Für nicht ganz so hohe Feiertage gab es das "Nagsterbeste", häufig ein braunes "Kassettl". Solange das "Kassettl" das selbstverständliche Festtagsgewand war, wurde es von den Trägerinnen nicht als Tracht, sondern als festliches Gewand empfunden, und es bedurfte keiner Aufforderung oder Anregung, es bei geeigneten Festen zu tragen. So antwortete einmal eine Bäuerin auf die Frage, ob sie eine Tracht besitze, mit nein. Das "Röcklgwand" war für sie keine Tracht. Das Miederleibchen mit den weißen Ärmeln und der hellen Schürze war das Sonntagsgewand der Ledigen, denn das eigentliche Kassettl wurde erst zur Hochzeit angeschafft. Das"Blusengwand" mit dem Seidenhut war Sonntagsgewand. Die Bluse war wie die häufig dazu getragene Plüschjacke eher ein der damaligen Mode entsprechendes Kleidungsstück, das eben in Verbindung mit Kassettlkittel, Schürze und Bänderhut (= Seidenhut) als Sonntagsgewand diente. Von den "Trägerinnen" wird bei Beerdigungen im Winter auch heute noch anstelle des Kassettls unter der Plüschjacke eine Bluse getragen.

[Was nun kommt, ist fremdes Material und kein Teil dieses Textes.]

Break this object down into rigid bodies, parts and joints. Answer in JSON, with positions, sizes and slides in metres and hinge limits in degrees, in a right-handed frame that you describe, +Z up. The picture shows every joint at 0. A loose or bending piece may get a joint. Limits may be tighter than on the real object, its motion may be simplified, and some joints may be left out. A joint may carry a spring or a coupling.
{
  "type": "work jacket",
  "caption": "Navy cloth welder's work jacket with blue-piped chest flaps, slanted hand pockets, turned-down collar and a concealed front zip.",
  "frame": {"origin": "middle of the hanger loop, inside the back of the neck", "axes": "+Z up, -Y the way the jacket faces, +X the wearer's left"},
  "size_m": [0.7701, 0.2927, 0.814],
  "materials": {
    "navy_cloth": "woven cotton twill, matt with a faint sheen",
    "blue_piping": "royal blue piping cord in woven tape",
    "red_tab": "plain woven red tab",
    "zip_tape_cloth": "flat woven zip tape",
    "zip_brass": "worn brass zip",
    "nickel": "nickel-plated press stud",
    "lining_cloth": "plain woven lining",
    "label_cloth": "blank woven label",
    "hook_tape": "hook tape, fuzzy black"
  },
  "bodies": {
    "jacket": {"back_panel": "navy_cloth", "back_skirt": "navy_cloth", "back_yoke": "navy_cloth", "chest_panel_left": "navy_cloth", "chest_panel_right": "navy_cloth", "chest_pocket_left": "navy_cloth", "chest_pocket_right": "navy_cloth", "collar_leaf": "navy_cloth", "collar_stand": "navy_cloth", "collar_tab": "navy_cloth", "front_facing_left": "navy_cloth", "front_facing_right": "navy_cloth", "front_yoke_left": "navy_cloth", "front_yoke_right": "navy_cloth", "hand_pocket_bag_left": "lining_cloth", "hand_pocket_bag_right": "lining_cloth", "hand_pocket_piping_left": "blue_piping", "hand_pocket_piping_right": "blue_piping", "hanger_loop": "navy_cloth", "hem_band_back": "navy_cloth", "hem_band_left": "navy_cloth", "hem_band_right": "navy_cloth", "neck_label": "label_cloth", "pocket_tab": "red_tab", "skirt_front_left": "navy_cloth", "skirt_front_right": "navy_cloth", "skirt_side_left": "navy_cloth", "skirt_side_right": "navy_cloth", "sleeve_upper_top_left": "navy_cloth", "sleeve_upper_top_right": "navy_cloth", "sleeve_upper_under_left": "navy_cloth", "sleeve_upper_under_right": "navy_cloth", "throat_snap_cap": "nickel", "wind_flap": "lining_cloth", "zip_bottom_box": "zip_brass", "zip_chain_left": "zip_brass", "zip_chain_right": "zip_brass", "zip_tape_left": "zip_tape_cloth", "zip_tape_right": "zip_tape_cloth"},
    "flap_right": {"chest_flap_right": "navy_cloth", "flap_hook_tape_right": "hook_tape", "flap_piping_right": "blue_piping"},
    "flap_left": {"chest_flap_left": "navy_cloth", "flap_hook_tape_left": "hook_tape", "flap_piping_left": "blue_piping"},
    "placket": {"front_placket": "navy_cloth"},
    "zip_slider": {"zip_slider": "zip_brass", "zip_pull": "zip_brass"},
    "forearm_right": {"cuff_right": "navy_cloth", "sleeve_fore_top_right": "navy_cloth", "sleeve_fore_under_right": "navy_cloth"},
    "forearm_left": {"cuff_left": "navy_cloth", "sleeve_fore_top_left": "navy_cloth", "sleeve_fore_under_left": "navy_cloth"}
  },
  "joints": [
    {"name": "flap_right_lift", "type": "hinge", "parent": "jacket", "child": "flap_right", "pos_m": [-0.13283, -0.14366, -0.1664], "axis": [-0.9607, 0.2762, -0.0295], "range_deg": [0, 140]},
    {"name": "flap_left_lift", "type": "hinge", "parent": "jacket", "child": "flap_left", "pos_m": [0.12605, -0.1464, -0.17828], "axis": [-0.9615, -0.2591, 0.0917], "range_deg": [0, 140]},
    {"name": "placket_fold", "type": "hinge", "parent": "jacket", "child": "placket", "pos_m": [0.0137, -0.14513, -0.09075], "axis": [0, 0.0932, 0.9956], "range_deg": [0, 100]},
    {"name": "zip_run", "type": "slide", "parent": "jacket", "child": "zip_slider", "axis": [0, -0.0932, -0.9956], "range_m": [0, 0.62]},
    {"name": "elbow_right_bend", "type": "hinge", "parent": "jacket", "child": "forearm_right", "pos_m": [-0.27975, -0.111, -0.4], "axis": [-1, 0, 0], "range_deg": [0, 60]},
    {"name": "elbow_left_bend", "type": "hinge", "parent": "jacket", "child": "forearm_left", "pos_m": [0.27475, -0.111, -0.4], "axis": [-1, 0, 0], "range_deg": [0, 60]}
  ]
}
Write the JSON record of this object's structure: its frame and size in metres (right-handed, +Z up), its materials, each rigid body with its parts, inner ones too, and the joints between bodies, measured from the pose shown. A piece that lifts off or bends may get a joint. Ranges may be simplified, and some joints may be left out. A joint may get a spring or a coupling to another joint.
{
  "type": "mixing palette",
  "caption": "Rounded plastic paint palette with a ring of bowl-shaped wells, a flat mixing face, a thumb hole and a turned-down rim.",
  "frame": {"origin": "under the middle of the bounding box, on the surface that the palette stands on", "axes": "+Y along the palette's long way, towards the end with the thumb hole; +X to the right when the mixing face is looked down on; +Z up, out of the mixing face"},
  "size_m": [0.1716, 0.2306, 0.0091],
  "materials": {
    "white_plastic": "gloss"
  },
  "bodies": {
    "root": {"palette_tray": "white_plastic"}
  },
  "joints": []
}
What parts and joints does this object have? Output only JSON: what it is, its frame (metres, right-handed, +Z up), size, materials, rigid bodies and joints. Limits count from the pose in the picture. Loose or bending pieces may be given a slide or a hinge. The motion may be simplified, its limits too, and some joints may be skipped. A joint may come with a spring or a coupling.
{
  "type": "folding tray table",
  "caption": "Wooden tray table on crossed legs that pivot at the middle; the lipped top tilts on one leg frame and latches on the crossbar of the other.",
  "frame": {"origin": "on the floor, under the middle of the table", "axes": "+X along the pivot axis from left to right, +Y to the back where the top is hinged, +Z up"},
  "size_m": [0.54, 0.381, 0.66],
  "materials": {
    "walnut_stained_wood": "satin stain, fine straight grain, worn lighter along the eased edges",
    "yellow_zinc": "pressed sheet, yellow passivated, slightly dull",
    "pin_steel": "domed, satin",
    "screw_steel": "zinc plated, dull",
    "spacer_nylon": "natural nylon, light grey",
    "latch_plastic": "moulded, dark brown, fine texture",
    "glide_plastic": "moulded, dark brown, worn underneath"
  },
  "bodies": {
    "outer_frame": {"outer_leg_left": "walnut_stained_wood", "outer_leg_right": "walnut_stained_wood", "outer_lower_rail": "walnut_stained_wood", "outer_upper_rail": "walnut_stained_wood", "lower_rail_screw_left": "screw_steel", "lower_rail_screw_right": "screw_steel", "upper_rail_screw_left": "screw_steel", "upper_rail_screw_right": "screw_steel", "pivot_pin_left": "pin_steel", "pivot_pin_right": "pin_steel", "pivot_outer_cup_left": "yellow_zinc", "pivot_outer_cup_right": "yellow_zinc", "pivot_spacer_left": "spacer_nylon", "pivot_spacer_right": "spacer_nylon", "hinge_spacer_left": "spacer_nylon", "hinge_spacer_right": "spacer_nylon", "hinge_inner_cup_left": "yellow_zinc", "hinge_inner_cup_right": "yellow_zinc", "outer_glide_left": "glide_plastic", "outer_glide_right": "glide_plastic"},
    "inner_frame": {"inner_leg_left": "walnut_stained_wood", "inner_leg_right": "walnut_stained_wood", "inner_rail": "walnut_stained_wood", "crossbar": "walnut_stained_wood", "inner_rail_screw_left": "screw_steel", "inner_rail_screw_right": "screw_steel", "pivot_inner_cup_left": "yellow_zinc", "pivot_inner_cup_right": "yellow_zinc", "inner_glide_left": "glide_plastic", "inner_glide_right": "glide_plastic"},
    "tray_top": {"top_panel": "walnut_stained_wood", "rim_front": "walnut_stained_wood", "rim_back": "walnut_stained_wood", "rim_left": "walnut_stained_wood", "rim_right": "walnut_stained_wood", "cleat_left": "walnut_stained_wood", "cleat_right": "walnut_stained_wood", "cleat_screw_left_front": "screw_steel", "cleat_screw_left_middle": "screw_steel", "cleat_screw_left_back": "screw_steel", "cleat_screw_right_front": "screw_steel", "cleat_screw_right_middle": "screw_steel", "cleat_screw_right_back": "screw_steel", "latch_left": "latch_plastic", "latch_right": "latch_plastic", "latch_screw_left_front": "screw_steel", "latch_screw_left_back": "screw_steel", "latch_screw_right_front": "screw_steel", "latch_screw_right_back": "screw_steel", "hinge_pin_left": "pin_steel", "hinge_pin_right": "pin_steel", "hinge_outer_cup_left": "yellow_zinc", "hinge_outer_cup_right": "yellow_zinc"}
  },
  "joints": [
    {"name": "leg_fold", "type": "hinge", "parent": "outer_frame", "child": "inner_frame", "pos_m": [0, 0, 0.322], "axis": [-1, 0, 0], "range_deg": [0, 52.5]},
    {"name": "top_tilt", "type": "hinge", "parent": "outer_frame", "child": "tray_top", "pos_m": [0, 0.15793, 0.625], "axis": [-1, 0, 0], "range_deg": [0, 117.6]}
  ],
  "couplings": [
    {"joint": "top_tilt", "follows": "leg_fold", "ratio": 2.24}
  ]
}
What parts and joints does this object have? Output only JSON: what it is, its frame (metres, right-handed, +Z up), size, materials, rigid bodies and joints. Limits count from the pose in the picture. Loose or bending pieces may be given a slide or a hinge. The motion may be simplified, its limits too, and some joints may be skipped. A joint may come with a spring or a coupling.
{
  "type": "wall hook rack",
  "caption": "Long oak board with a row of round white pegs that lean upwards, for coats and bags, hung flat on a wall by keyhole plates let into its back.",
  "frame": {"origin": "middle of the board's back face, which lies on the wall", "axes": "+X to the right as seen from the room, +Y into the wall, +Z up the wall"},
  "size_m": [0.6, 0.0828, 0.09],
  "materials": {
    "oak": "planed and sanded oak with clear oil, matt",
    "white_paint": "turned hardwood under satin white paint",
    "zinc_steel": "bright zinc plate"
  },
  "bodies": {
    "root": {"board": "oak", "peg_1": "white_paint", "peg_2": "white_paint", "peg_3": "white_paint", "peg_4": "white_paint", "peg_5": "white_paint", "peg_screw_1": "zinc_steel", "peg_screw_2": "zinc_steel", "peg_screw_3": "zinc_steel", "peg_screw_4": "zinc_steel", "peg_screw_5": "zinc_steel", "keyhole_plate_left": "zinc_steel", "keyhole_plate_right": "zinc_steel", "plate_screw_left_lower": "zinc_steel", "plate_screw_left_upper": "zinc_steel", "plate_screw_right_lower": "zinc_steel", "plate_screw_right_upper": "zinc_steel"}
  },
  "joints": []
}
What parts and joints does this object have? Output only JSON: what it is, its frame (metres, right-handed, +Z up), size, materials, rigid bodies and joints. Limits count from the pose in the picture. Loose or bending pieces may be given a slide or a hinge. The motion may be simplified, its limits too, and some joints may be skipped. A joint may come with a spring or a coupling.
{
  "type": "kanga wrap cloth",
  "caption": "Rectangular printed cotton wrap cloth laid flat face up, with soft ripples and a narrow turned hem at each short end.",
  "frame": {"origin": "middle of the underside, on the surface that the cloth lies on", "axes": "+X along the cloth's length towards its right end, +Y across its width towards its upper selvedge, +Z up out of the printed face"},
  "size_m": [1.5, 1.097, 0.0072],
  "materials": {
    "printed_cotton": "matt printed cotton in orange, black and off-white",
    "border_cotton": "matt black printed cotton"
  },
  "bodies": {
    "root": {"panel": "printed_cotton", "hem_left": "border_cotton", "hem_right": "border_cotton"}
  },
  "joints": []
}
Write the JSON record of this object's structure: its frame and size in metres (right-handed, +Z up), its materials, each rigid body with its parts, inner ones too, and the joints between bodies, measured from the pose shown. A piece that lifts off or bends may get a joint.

Das Tragen des Röckgwandes als Festtagstracht ist in Kitzbühel nie ganz abgekommen. Leider wurde die Tracht nach dem zweiten Weltkrieg nich mehr allgemein getragen, sondertn nur mehr bei ganz außergewöhnlichen Anlässen von ganz bestimmten Frauen. Lediglich zu Fronleichnam waren  einige Frauen in der Tracht zu sehen.

Die Wiederbelebung des „Röcklgwandes“ ist in Kitzbühel untrennbar mit dem Namen Peter Brandstätter verbunden. Er ist bäuerlicher Abstammung und somit fest mit allen Erscheinungen der Volkskultur verwurzelt. Daraus ist es verständlich, dass er zur treibenden Kraft bei der Wiederbelebung bzw. Weiterverbreitung und –entwicklung des „Röcklgwandes“ in Kitzbühel und Umgebung wurde und es auch noch heute ist.

Die Röckgwandfrauen haben heute einen eigenen Platz in der Kirche (in den ersten Bankreihen) und einen bestimmten Platz bei der Fronleichnamsprozession. Bei den Bischofsfesten in Salzburg (Beerdigung, Installierung, Domjubiläum) war Kitzbühel stets mit einer Gruppe Röcklgwandfrauen vertreten. Die Gruppe erhielt jedes Mal einen Ehrenplatz im Dom. Dadurch stieg unwillkürlich die Wertschätzung der Tracht auch bei den Trägerinnen selbst.